III. Artistic Style and Rarity: The Value of an Abstract Ink Masterpiece
From the dimension of art history, the abstract geometric patterns of this qipao can be viewed as an early practice of "Oriental Abstract Art." In the 1960s Taiwanese art scene, represented by the "Ton-Fan Art Group" (Dongfang Huahui), artists were attempting to synthesize traditional Chinese brushwork with Western Abstract Expressionism. The airbrushed patterns of this qipao form a cross-media dialogue with those painterly explorations: the seemingly erratic brushstrokes are, in fact, a modern translation of "rhythmic vitality" (qiyun shendong) and a technical reconstruction of "treating white space as black" (ji bai dang hei). With silk as the medium, the "fluidity" of ink and the "order" of geometry reach a delicate equilibrium, elevating the piece beyond a utilitarian garment into a piece of wearable abstract ink-wash art.

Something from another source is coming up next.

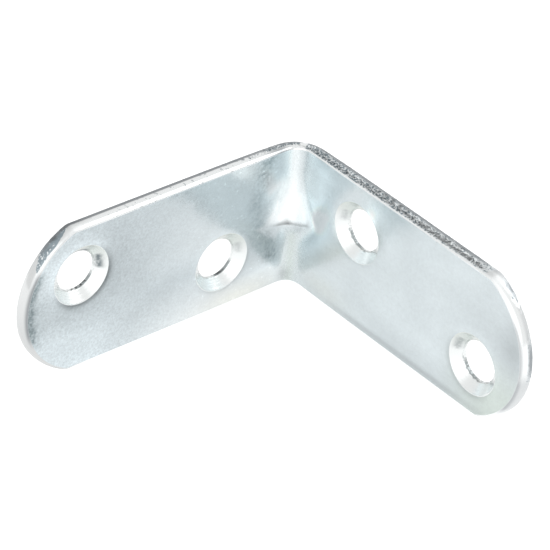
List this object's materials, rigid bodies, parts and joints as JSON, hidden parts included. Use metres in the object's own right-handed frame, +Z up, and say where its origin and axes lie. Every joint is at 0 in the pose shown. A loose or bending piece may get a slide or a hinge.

Its rarity is equally undeniable. The nature of airbrush printing ensures that every finished product possesses subtle variations in pattern. After sixty years of time, the texture of the silk, the settling of the ink, and the traces of the craft have coalesced into an unrepeatable historical patina. Given that 1960s Taiwanese qipaos were mostly bespoke or produced in small batches, well-preserved airbrushed abstract pieces are exceptionally rare. It is not merely a cheongsam; it is a "materialized cultural memory," documenting an era of aesthetic transition, technical innovation, and historical winds.
Conclusion: Within the Ink, the Soul of an Era
When one's fingertips brush the silk surface of this qipao, it is as if the temperature of 1960s Taiwan can be felt: it is the nostalgia of the Jiangnan artisan, the modernist aspirations of the island’s youth, and the stubborn growth of Oriental aesthetics amidst the fractures of time. Its inky patterns serve as a wordless chronicle, recounting through abstract strokes the proposition of "how tradition marches toward modernity." Its very existence is the finest interpretation of "fashion as history"—amidst the drenched ink, we see not only the elegant silhouettes of half a century ago but also a nation’s persistence in beauty and its guardian-like devotion to culture.